As part of its financial regulatory reform program, the Obama Administration, through the Treasury, submitted proposed legislation to Congress that would establish a new Financial Services Oversight Council (the “FSOC”). The FSOC would be comprised of the Secretary of the Treasury (who would serve as Chairman of the FSOC), the heads of the FRB and the FDIC, the Director of the new National Bank Supervisor (or, before its establishment, the Comptroller of the Currency and the Director of the Office of Thrift Supervision), and the heads of the new Consumer Financial Protection Agency, the SEC, the CFTC, and the Federal Housing Finance Agency.

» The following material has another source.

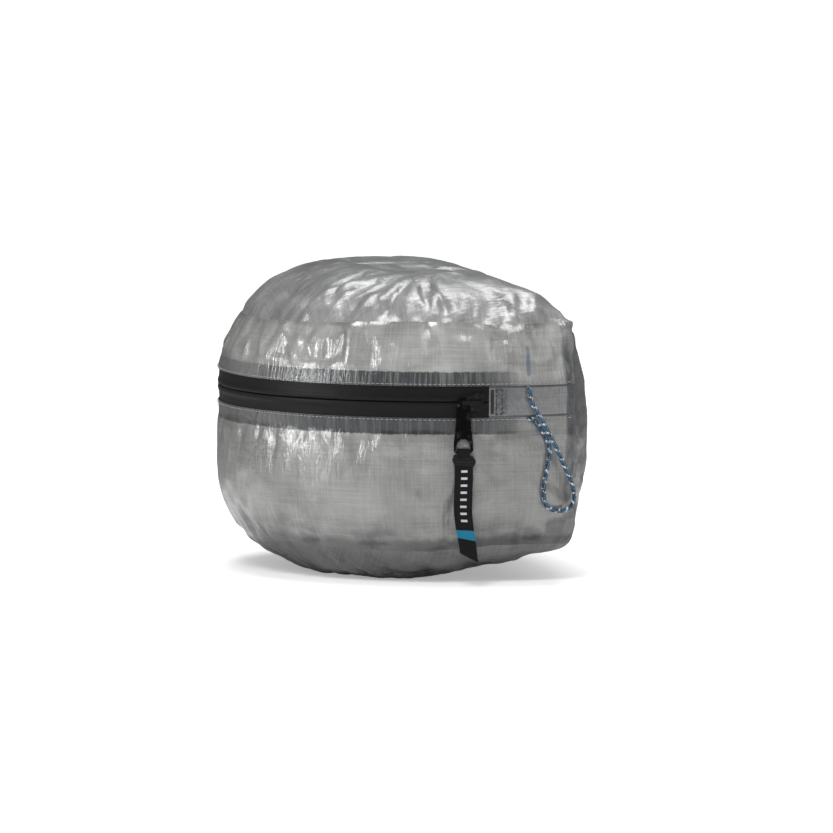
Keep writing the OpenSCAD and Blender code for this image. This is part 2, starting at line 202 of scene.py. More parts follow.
def masks(Q):
    """How free the film is at each point: 0 on the zip band and small on the foot; also the distance from the upright
    axis.
    """
    z = Q[:, 2]
    rad = np.hypot(Q[:, 0], Q[:, 1])
    front = smooth(BACK_Y - Q[:, 1], -1.0, 1.5)
    band = 1 - (1 - smooth(np.abs(z - ZIP_Z), TAPE - 5.0, TAPE + 7.0)) * front
    foot = smooth(z, 0.2, 3.0)
    return band, foot, rad

# the pouch starts as sewn: seams slightly scalloped, film gathered into them
ang = np.arctan2(P[:, 0], -P[:, 1])
per = ang * ARC_R
band, foot, rad = masks(P)
nrm = np.zeros_like(P)
F4 = np.array([f if len(f) == 4 else f + (f[2],) for f in faces])
fn = np.cross(P[F4[:, 2]] - P[F4[:, 0]], P[F4[:, 3]] - P[F4[:, 1]])
for c in range(4):
    np.add.at(nrm, F4[:, c], fn)
nrm /= np.maximum(np.linalg.norm(nrm, axis=1, keepdims=True), 1e-12)

def seam_dist(Q):
    """Distance in mm from the upper and lower seams, measured over the film."""
    rad = np.hypot(Q[:, 0], Q[:, 1])
    s_t = np.where(Q[:, 2] > TOP_Z, np.minimum(SEAM_T - rad, BACK_Y - Q[:, 1]), 0)
    d_t = np.where(Q[:, 2] > TOP_Z, np.clip(s_t, 0, None) * 1.25, TOP_Z - Q[:, 2])
    s_b = np.where(Q[:, 2] < LOW_Z, np.minimum(SEAM_B - rad, BACK_Y - Q[:, 1]), 0)
    d_b = np.where(Q[:, 2] < LOW_Z, np.clip(s_b, 0, None) * 1.25, Q[:, 2] - LOW_Z)
    return d_t, d_b

d_t, d_b = seam_dist(P)
line = np.stack([per, np.zeros_like(per), np.zeros_like(per)], 1)
gather = nz(line, 9.0, 1) * 0.9 + nz(line, 16.0, 2) * 0.8
above = P[:, 2] > TOP_Z
amp = np.where(above, 1.5 * np.exp(-np.abs(d_t - 9) / 17.0), 0.8 * np.exp(-np.abs(d_t - 5) / 7.0)) + 0.7 * np.exp(-np.abs(d_b - 5) / 9.0)
start = P + nrm * ((gather * amp + nz(P, 42.0, 3) * 1.2 + nz(P, 14.0, 4) * 0.4) * band * foot)[:, None]

# ------------------------------------------------------------------ cloth simulation of the filled pouch
def mesh_of(name, verts_mm, fcs):
    me = bpy.data.meshes.new(name)
    me.from_pydata([tuple(v * MM) for v in verts_mm], [], [list(f) for f in fcs])
    me.update()
    return me

def new_object(name, me):
    o = bpy.data.objects.new(name, me)
    scene.collection.objects.link(o)
    return o

def simulate(verts):
    me = mesh_of("pouch_sim", verts, faces)
    o = new_object("pouch_sim", me)
    pin = o.vertex_groups.new(name="pin")
    zip_band = (np.abs(P[:, 2] - ZIP_Z) < TAPE + 0.2) & (col_of <= NA) & (col_of >= 0)
    seams = (row_of == r_low) | (row_of == r_top)
    flat = P[:, 2] < 0.25
    held = zip_band | seams | flat
    pin.add([int(v) for v in np.nonzero(held)[0]], 1.0, "REPLACE")
    md = o.modifiers.new("cloth", "CLOTH")
    st = md.settings
    st.quality = 6
    st.mass = 0.12
    st.air_damping = 2.5
    st.tension_stiffness = st.compression_stiffness = 60
    st.shear_stiffness = 30
    st.bending_stiffness = 0.25
    st.tension_damping = st.compression_damping = st.shear_damping = 8
    st.bending_damping = 0.6
    st.vertex_group_mass = "pin"
    st.pin_stiffness = 1.0
    st.shrink_min = -0.04
    st.use_pressure = True
    st.uniform_pressure_force = 26.0
    st.effector_weights.gravity = 0.0
    md.collision_settings.use_collision = False
    md.collision_settings.use_self_collision = False
    md.point_cache.frame_start, md.point_cache.frame_end = 1, 26
    scene.frame_start, scene.frame_end = 1, 26
    for f in range(1, 27):
        scene.frame_set(f)
    dg = bpy.context.evaluated_depsgraph_get()
    ev = o.evaluated_get(dg).to_mesh()
    out = np.empty(len(ev.vertices) * 3)
    ev.vertices.foreach_get("co", out)
    o.evaluated_get(dg).to_mesh_clear()
    bpy.data.objects.remove(o, do_unlink=True)
    scene.frame_set(1)
    return out.reshape(-1, 3) * 1000.0

shape = simulate(start)
move = shape - P
nbr = np.unique(np.sort(np.concatenate([F4[:, [0, 1]], F4[:, [1, 2]], F4[:, [2, 3]], F4[:, [3, 0]]]), axis=1), axis=0)
nbr = nbr[nbr[:, 0] != nbr[:, 1]]
deg = np.bincount(nbr.ravel(), minlength=len(P)).astype(float)[:, None]

def spread(field, times):
    """Averages a field over neighbouring points, which leaves only its broad part."""
    f = field.copy()
    for _ in range(times):
        acc = np.zeros_like(f)
        np.add.at(acc, nbr[:, 0], f[nbr[:, 1]])
        np.add.at(acc, nbr[:, 1], f[nbr[:, 0]])
        f = 0.5 * f + 0.5 * acc / deg
    return f

# the filled pouch swells as a whole; that broad part comes off again, so the sewn size stays
move = move - spread(move, 60)
size = np.linalg.norm(move, axis=1, keepdims=True)
cap_mm = 4.0
shape = P + move * (np.tanh(size / cap_mm) * cap_mm / np.maximum(size, 1e-9))
shape[:, 2] = np.maximum(shape[:, 2], 0.0)
print("cloth moved, mean and most, mm:", float(size.mean()), float(size.max()))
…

The designated purposes of the FSOC are: (1) to advise and make recommendations to enhance the integrity, efficiency, orderliness, competitiveness and stability of U.S. financial markets and maintain investor confidence; (2) monitor the financial services marketplace to identify potential threats to the stability of the U.S. financial system; (3) facilitate inter-agency information sharing and cooperation concerning domestic financial services policy developments, rulemaking, examinations, reporting, enforcement actions and other matters; (4) advise the FRB on designation of Tier 1 financial holding companies and systemically important financial market utilities; and (5) provide a forum for discussion and analysis of emerging issues and resolution of jurisdictional disputes.

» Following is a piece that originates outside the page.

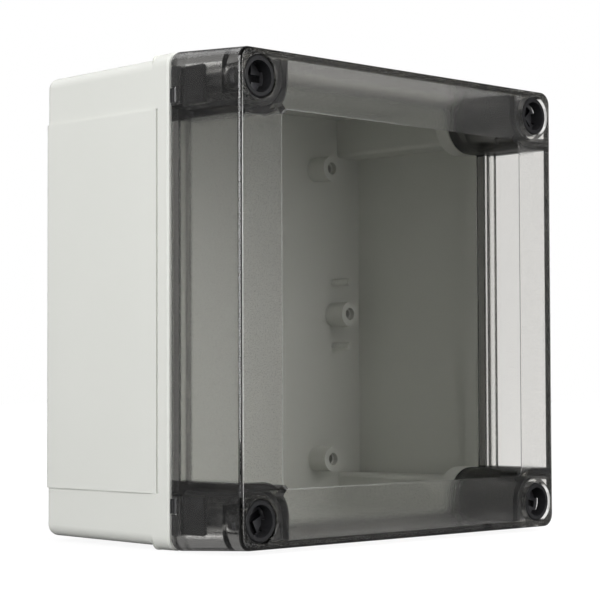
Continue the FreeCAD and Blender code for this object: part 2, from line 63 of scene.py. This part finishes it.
# Where bands of the cover's front begin or end, behind its front face
FACE_END = (0.05 * MM, 0.10 * MM)
STEP_END = (0.30 * MM, 0.33 * MM)
LINE_START = (0.004 * MM, 0.010 * MM)
LINE_END = (0.05 * MM, 0.07 * MM)
ROUND_START = (0.06 * MM, 0.12 * MM)
ROUND_END = (1.0 * MM, 1.3 * MM)
SIDE_START = (0.9 * MM, 1.2 * MM)

# Where its outer edge begins, in from its sides, and where the painted highlight line dims towards the top and
# bottom
EDGE_START = (-3.0 * MM, -2.5 * MM)
LINE_DIMS = (-38.0 * MM, -6.0 * MM)

# Depth of a screw's cup, from the front
CUP_DEPTH = 6.6 * MM

# Camera, found from the outer corners, the window and the screws
CAMERA_PLACE = Vector((-571.3, -566.9, 61.1)) * MM
CAMERA_YAW = 45.06
CAMERA_PITCH = 2.34
CAMERA_ROLL = -0.19
FOCAL_PIXELS = 2006.3
FRAME_PIXELS = 600.0
SENSOR_WIDTH = 36.0

# How much of the floor's look is its own glow, and how white that is; the rest is lit and takes the shadow
FLOOR_GLOW = 0.86
FLOOR_WHITE = 1.06
FLOOR_HALF = 4.0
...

The FSOC would meet at least quarterly and would have a permanent staff within the Treasury. The FSOC would have no independent enforcement authority. In addition, under the proposed legislation, the FSOC would be required to submit annual reports to the House Committee on Financial Services and the Senate Committee on Banking, Housing and Urban Affairs, in which it would identify significant financial market developments and potential emerging risks.Some members of Congress, the Chairman of the FDIC and other commentators have proposed that the FSOC’s advisory and consultative role be strengthened substantially to provide a more robust counterweight to the authority of the FRB.